- _SET PROBLEM_:
From the entries below, extract every line that includes the word "type".

----

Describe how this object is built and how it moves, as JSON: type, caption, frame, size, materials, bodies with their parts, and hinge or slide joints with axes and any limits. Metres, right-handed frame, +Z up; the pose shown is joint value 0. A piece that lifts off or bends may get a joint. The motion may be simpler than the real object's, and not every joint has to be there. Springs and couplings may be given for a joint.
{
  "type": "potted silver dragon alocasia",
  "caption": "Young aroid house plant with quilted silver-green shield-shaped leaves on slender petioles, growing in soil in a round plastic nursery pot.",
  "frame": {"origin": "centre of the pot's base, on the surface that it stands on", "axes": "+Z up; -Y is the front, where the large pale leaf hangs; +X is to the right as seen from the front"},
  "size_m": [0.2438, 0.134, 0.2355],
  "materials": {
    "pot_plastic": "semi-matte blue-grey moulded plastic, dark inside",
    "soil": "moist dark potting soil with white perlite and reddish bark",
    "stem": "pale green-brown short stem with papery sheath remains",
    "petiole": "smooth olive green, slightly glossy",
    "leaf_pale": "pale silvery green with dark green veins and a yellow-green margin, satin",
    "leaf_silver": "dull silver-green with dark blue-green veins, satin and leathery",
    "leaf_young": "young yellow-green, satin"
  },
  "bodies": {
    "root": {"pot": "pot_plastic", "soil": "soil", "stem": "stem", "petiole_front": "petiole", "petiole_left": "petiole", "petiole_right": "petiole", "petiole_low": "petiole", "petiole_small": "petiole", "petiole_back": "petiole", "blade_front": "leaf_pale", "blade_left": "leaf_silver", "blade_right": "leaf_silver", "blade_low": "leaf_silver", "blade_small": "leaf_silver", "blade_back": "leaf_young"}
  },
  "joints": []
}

----

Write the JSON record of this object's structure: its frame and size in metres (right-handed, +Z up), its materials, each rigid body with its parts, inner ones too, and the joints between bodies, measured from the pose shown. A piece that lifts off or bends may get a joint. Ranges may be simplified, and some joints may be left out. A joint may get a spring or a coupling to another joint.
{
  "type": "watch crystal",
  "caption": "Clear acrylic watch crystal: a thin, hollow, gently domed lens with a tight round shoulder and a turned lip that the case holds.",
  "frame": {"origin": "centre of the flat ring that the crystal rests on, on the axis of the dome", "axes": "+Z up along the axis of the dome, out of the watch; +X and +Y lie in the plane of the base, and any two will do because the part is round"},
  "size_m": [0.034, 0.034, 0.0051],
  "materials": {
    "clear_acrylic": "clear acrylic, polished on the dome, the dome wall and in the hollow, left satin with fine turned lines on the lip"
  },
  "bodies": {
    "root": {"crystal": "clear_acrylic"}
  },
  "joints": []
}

----

- _SOLUTION TO THIS TASK_:
Describe how this object is built and how it moves, as JSON: type, caption, frame, size, materials, bodies with their parts, and hinge or slide joints with axes and any limits. Metres, right-handed frame, +Z up; the pose shown is joint value 0. A piece that lifts off or bends may get a joint. The motion may be simpler than the real object's, and not every joint has to be there. Springs and couplings may be given for a joint.
  "type": "potted silver dragon alocasia",
  "type": "watch crystal",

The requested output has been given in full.